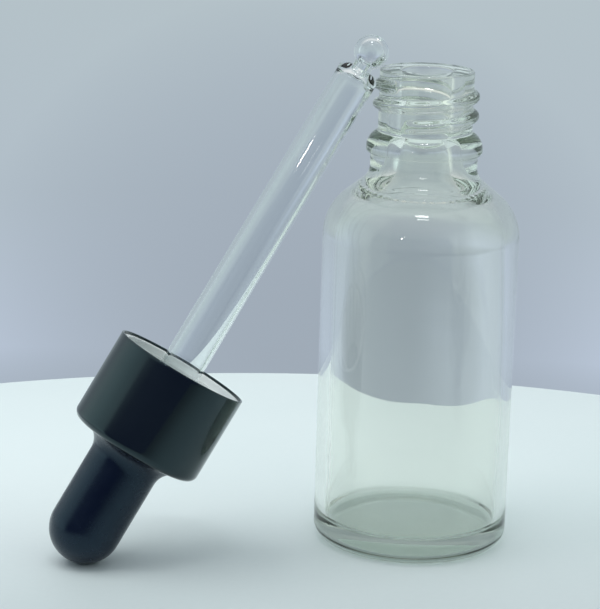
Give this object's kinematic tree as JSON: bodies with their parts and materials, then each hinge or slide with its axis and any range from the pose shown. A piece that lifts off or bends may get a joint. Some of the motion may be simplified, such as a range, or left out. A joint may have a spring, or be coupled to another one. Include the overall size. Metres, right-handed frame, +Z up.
{
  "type": "glass dropper bottle",
  "caption": "Clear glass dropper bottle with a threaded neck, and its screw-cap dropper taken off: a rubber bulb, a black cap and a ball-tipped glass pipette leant on the neck.",
  "frame": {"origin": "centre of the bottle's base, in the plane of the ring that it stands on", "axes": "+Z up the bottle's axis and out of its neck; the dropper stands on the -X side and leans towards +X, in the XZ plane"},
  "size_m": [0.0797, 0.033, 0.0868],
  "materials": {
    "bottle_glass": "clear, with a faint grey-green in the thick base",
    "tube_glass": "clear, flame polished",
    "rubber": "satin black",
    "inner_plastic": "smooth white",
    "shell_metal": "satin black anodised"
  },
  "bodies": {
    "bottle_body": {"bottle": "bottle_glass"},
    "stem": {"pipette": "tube_glass"},
    "cap": {"inner_cap": "inner_plastic", "overshell": "shell_metal"},
    "bulb_body": {"bulb": "rubber"}
  },
  "joints": [
    {"name": "dropper_lift", "type": "slide", "parent": "bottle_body", "child": "stem", "axis": [0, 0, 1], "range_m": [0, 0.1]},
    {"name": "cap_turn", "type": "hinge", "parent": "stem", "child": "cap", "pos_m": [-0.05712, 0, 0.00605], "axis": [0.5179, 0, 0.8554], "continuous": true},
    {"name": "bulb_squeeze", "type": "slide", "parent": "stem", "child": "bulb_body", "axis": [0.5179, 0, 0.8554], "range_m": [0, 0.004], "stiffness_N_per_m": 350, "deforming": ["bulb"]}
  ]
}
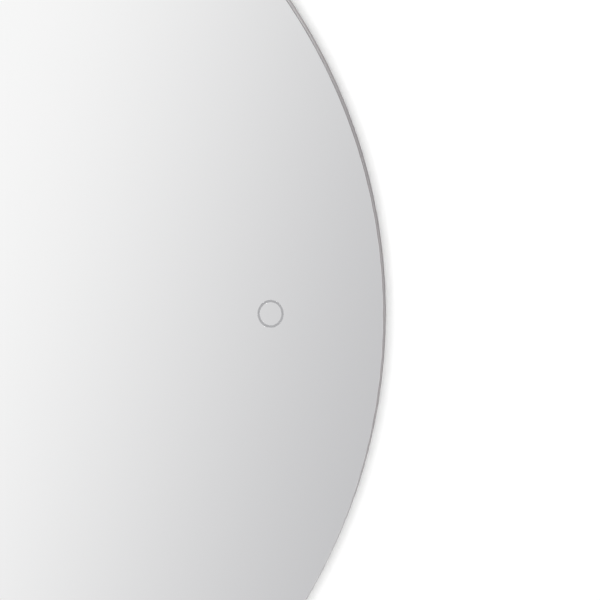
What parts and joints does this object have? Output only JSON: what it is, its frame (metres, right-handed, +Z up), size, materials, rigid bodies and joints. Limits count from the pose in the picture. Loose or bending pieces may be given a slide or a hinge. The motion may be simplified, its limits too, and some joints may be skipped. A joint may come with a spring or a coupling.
{
  "type": "lighted bathroom mirror",
  "caption": "Round back-lit wall mirror with an aluminium rim, touch sensor, heating pad, driver and terminal box, hung by hooks on a wall rail.",
  "frame": {"origin": "on the wall's face, at the centre of the wall rail's row of two slots", "axes": "+Z up, +X to the right as seen from the front, +Y into the wall; the mirror's face looks along -Y"},
  "size_m": [0.7999, 0.035, 0.8],
  "materials": {
    "backing_paint": "grey backing paint, satin",
    "bonding_foam": "black foam tape",
    "can_sleeve": "shrink sleeve",
    "case_grey": "fine spark-eroded texture",
    "case_white": "fine spark-eroded texture",
    "circuit_board": "green solder mask",
    "clear_guide": "clear acrylic",
    "clip_nylon": "natural nylon",
    "copper": "copper foil",
    "core_insulation": "brown, blue and green-yellow PVC",
    "ferrite": "dark ferrite with yellow winding tape",
    "foil": "etched foil",
    "frosted_cover": "frosted, translucent",
    "gland_black": "moulded polyamide",
    "grey_foam": "open-cell foam",
    "lead_black": "PVC sheath",
    "lead_earth": "green and yellow PVC",
    "lead_white": "PVC sheath",
    "led_yellow": "phosphor yellow on white",
    "mirror_silver": "polished silvered glass",
    "pad_film": "polyester film",
    "rim_aluminium": "satin anodised",
    "safety_film": "milky vinyl film, satin",
    "screw_steel": "zinc plated",
    "sheet_steel": "zinc plated sheet",
    "soft_rubber": "matt",
    "strip_white": "white solder mask",
    "terminal_brass": "turned",
    "terminal_plastic": "moulded",
    "tinned_copper": "tinned"
  },
  "bodies": {
    "wall_mount": {"wall_rail": "sheet_steel"},
    "mirror": {"mirror_glass": "mirror_silver", "backing_paint": "backing_paint", "safety_film": "safety_film", "bonding_tape": "bonding_foam", "rim_profile_left": "rim_aluminium", "rim_profile_right": "rim_aluminium", "rim_joiners": "sheet_steel", "joiner_screws": "screw_steel", "led_strip": "strip_white", "led_packages": "led_yellow", "led_diffuser": "frosted_cover", "upper_cross_bar": "sheet_steel", "lower_cross_bar": "sheet_steel", "cross_bar_screws": "screw_steel", "hanger_rail": "sheet_steel", "hanger_screws": "screw_steel", "hanger_nuts": "screw_steel", "wall_bumpers": "soft_rubber", "demister_pad": "pad_film", "demister_foil": "foil", "demister_terminals": "case_white", "driver_base": "case_white", "driver_cover": "case_white", "driver_screws": "screw_steel", "driver_board": "circuit_board", "driver_terminals": "terminal_plastic", "driver_transformer": "ferrite", "driver_capacitors": "can_sleeve", "driver_choke": "ferrite", "mounting_pads": "bonding_foam", "terminal_box": "case_grey", "lid_hinge_pin": "screw_steel", "terminal_block": "terminal_plastic", "terminal_screws": "terminal_brass", "gland_body": "gland_black", "gland_dome_nut": "gland_black", "gland_seal": "soft_rubber", "gland_locknut": "gland_black", "touch_case": "gland_black", "touch_cap": "gland_black", "touch_tape": "bonding_foam", "touch_board": "circuit_board", "touch_light_ring": "clear_guide", "touch_electrode": "copper", "touch_foam": "grey_foam", "mains_lead": "lead_black", "mains_cores": "core_insulation", "led_lead": "lead_white", "sensor_lead": "lead_black", "demister_lead": "lead_white", "earth_lead": "lead_earth", "earth_lug": "tinned_copper", "earth_screw": "screw_steel", "earth_nut": "screw_steel", "lead_clips": "clip_nylon"},
    "box_lid": {"terminal_lid": "case_grey"}
  },
  "joints": [
    {"name": "mirror_lift", "type": "slide", "parent": "wall_mount", "child": "mirror", "axis": [0, 0, 1], "range_m": [0, 0.012]},
    {"name": "terminal_lid_hinge", "type": "hinge", "parent": "mirror", "child": "box_lid", "pos_m": [-0.105, -0.0116, -0.4024], "axis": [1, 0, 0], "range_deg": [0, 110]}
  ]
}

◆ EXERCISE REQUIREMENTS:
Write the whole listing out again. Keep every line exactly as it is.

◆ SOLUTION FOR THIS TASK:
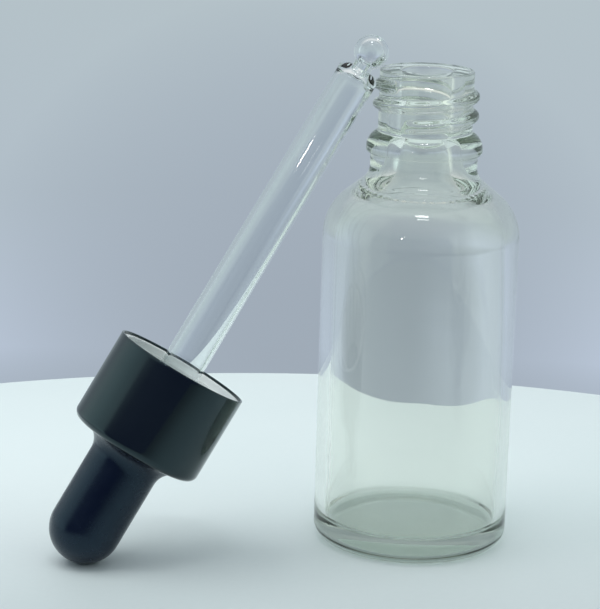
Give this object's kinematic tree as JSON: bodies with their parts and materials, then each hinge or slide with its axis and any range from the pose shown. A piece that lifts off or bends may get a joint. Some of the motion may be simplified, such as a range, or left out. A joint may have a spring, or be coupled to another one. Include the overall size. Metres, right-handed frame, +Z up.
{
  "type": "glass dropper bottle",
  "caption": "Clear glass dropper bottle with a threaded neck, and its screw-cap dropper taken off: a rubber bulb, a black cap and a ball-tipped glass pipette leant on the neck.",
  "frame": {"origin": "centre of the bottle's base, in the plane of the ring that it stands on", "axes": "+Z up the bottle's axis and out of its neck; the dropper stands on the -X side and leans towards +X, in the XZ plane"},
  "size_m": [0.0797, 0.033, 0.0868],
  "materials": {
    "bottle_glass": "clear, with a faint grey-green in the thick base",
    "tube_glass": "clear, flame polished",
    "rubber": "satin black",
    "inner_plastic": "smooth white",
    "shell_metal": "satin black anodised"
  },
  "bodies": {
    "bottle_body": {"bottle": "bottle_glass"},
    "stem": {"pipette": "tube_glass"},
    "cap": {"inner_cap": "inner_plastic", "overshell": "shell_metal"},
    "bulb_body": {"bulb": "rubber"}
  },
  "joints": [
    {"name": "dropper_lift", "type": "slide", "parent": "bottle_body", "child": "stem", "axis": [0, 0, 1], "range_m": [0, 0.1]},
    {"name": "cap_turn", "type": "hinge", "parent": "stem", "child": "cap", "pos_m": [-0.05712, 0, 0.00605], "axis": [0.5179, 0, 0.8554], "continuous": true},
    {"name": "bulb_squeeze", "type": "slide", "parent": "stem", "child": "bulb_body", "axis": [0.5179, 0, 0.8554], "range_m": [0, 0.004], "stiffness_N_per_m": 350, "deforming": ["bulb"]}
  ]
}
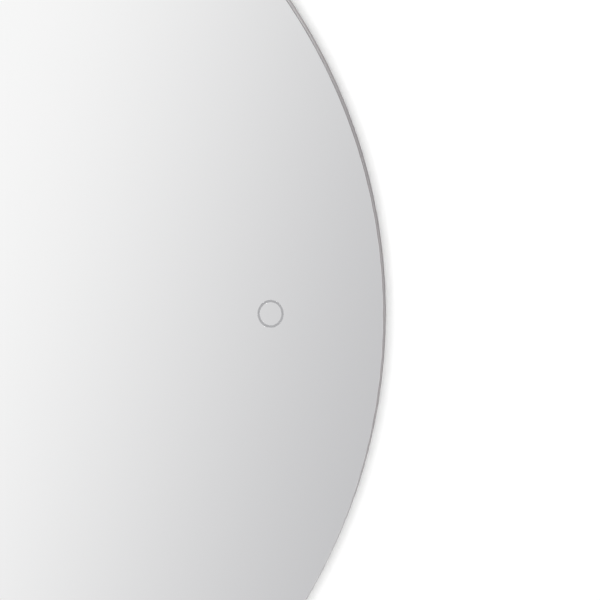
What parts and joints does this object have? Output only JSON: what it is, its frame (metres, right-handed, +Z up), size, materials, rigid bodies and joints. Limits count from the pose in the picture. Loose or bending pieces may be given a slide or a hinge. The motion may be simplified, its limits too, and some joints may be skipped. A joint may come with a spring or a coupling.
{
  "type": "lighted bathroom mirror",
  "caption": "Round back-lit wall mirror with an aluminium rim, touch sensor, heating pad, driver and terminal box, hung by hooks on a wall rail.",
  "frame": {"origin": "on the wall's face, at the centre of the wall rail's row of two slots", "axes": "+Z up, +X to the right as seen from the front, +Y into the wall; the mirror's face looks along -Y"},
  "size_m": [0.7999, 0.035, 0.8],
  "materials": {
    "backing_paint": "grey backing paint, satin",
    "bonding_foam": "black foam tape",
    "can_sleeve": "shrink sleeve",
    "case_grey": "fine spark-eroded texture",
    "case_white": "fine spark-eroded texture",
    "circuit_board": "green solder mask",
    "clear_guide": "clear acrylic",
    "clip_nylon": "natural nylon",
    "copper": "copper foil",
    "core_insulation": "brown, blue and green-yellow PVC",
    "ferrite": "dark ferrite with yellow winding tape",
    "foil": "etched foil",
    "frosted_cover": "frosted, translucent",
    "gland_black": "moulded polyamide",
    "grey_foam": "open-cell foam",
    "lead_black": "PVC sheath",
    "lead_earth": "green and yellow PVC",
    "lead_white": "PVC sheath",
    "led_yellow": "phosphor yellow on white",
    "mirror_silver": "polished silvered glass",
    "pad_film": "polyester film",
    "rim_aluminium": "satin anodised",
    "safety_film": "milky vinyl film, satin",
    "screw_steel": "zinc plated",
    "sheet_steel": "zinc plated sheet",
    "soft_rubber": "matt",
    "strip_white": "white solder mask",
    "terminal_brass": "turned",
    "terminal_plastic": "moulded",
    "tinned_copper": "tinned"
  },
  "bodies": {
    "wall_mount": {"wall_rail": "sheet_steel"},
    "mirror": {"mirror_glass": "mirror_silver", "backing_paint": "backing_paint", "safety_film": "safety_film", "bonding_tape": "bonding_foam", "rim_profile_left": "rim_aluminium", "rim_profile_right": "rim_aluminium", "rim_joiners": "sheet_steel", "joiner_screws": "screw_steel", "led_strip": "strip_white", "led_packages": "led_yellow", "led_diffuser": "frosted_cover", "upper_cross_bar": "sheet_steel", "lower_cross_bar": "sheet_steel", "cross_bar_screws": "screw_steel", "hanger_rail": "sheet_steel", "hanger_screws": "screw_steel", "hanger_nuts": "screw_steel", "wall_bumpers": "soft_rubber", "demister_pad": "pad_film", "demister_foil": "foil", "demister_terminals": "case_white", "driver_base": "case_white", "driver_cover": "case_white", "driver_screws": "screw_steel", "driver_board": "circuit_board", "driver_terminals": "terminal_plastic", "driver_transformer": "ferrite", "driver_capacitors": "can_sleeve", "driver_choke": "ferrite", "mounting_pads": "bonding_foam", "terminal_box": "case_grey", "lid_hinge_pin": "screw_steel", "terminal_block": "terminal_plastic", "terminal_screws": "terminal_brass", "gland_body": "gland_black", "gland_dome_nut": "gland_black", "gland_seal": "soft_rubber", "gland_locknut": "gland_black", "touch_case": "gland_black", "touch_cap": "gland_black", "touch_tape": "bonding_foam", "touch_board": "circuit_board", "touch_light_ring": "clear_guide", "touch_electrode": "copper", "touch_foam": "grey_foam", "mains_lead": "lead_black", "mains_cores": "core_insulation", "led_lead": "lead_white", "sensor_lead": "lead_black", "demister_lead": "lead_white", "earth_lead": "lead_earth", "earth_lug": "tinned_copper", "earth_screw": "screw_steel", "earth_nut": "screw_steel", "lead_clips": "clip_nylon"},
    "box_lid": {"terminal_lid": "case_grey"}
  },
  "joints": [
    {"name": "mirror_lift", "type": "slide", "parent": "wall_mount", "child": "mirror", "axis": [0, 0, 1], "range_m": [0, 0.012]},
    {"name": "terminal_lid_hinge", "type": "hinge", "parent": "mirror", "child": "box_lid", "pos_m": [-0.105, -0.0116, -0.4024], "axis": [1, 0, 0], "range_deg": [0, 110]}
  ]
}